Ma ha dovuto rivendicare l’operazione: «Abbiamo dimostrato che non stiamo scherzando con nessuno sull’onore e l’orgoglio della nazione iraniana, se il regime sionista vuole commettere un errore, riceverà una risposta più schiacciante», ha detto ieri. E ha aggiunto che il sistema di difesa israeliano è «più fragile del vetro». I danni sono ancora tutti da verificare, secondo quanto le Idf quasi tutti i 181 missili iraniani sono stati intercettati, alcuni hanno colpito basi militari causando danni a uffici e aree di manutenzione mentre l’arsenale militare sarebbe rimasto illeso.
Guterres non grato
In questo scenario complicato c’è una certezza.
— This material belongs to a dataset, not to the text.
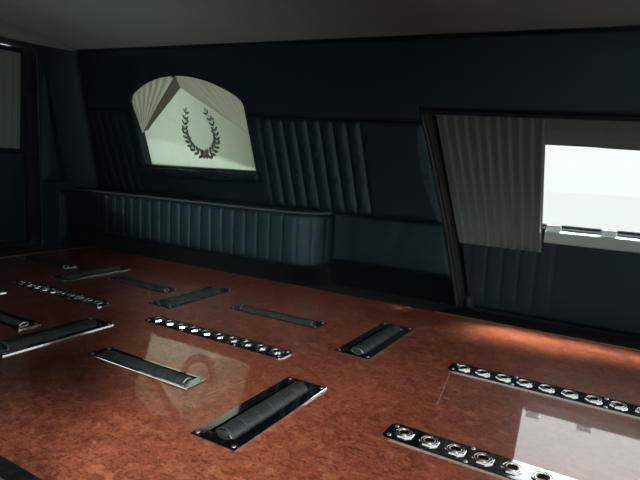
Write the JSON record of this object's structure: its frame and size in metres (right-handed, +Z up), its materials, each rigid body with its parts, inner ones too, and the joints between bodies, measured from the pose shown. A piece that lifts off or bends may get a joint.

I caschi blu della missione Unifil rimarranno lungo il confine come ribadito ieri da Guterres. Lo scorso 28 agosto la missione è stata prolungata fino al 31 agosto 2025, poi ci sarà modo di ridiscutere il mandato come chiesto anche da diversi paesi membri. Ma caschi blu e diplomazia sembrano al momento inermi davanti alla ferocia delle parti in conflitto.
Il capo della diplomazia di Tel Aviv, Israel Katz ha attaccato il segretario generale delle Nazioni unite, Antonio Guterres, definendolo «persona non grata» e vietando il suo ingresso nel paese. «Chiunque non riesca a condannare inequivocabilmente l'odioso attacco dell'Iran contro Israele non merita di mettere piede sul suolo israeliano. Questo è un segretario generale anti-Israele che presta sostegno a terroristi, stupratori e assassini», ha affermato Katz in una nota. Un duro attacco contro Israele è stato quello della Cina che alla riunione del Consiglio di sicurezza convocato per la crisi in Libano ha detto: «In totale mancanza di rispetto della richiesta della comunità internazionale di cessare il fuoco,
Israele ha portato avanti le sue operazioni militari, con il risultato di espandere il conflitto». L’Italia è stato l’unico paese dell’area non Medio Orientale ammesso a parlare, forte anche del lavoro svolto nel pomeriggio dalla premier Giorgia Meloni che ha convocato d’urgenza i paesi del G7. «Una soluzione diplomatica risulta ancora possibile», è quanto trapela a fine incontro da Palazzo Chigi mentre a Gaza aumenta in silenzio il numero dei morti. Nelle ultime 24 ore si sono aggiunti al bilancio altre 51 persone.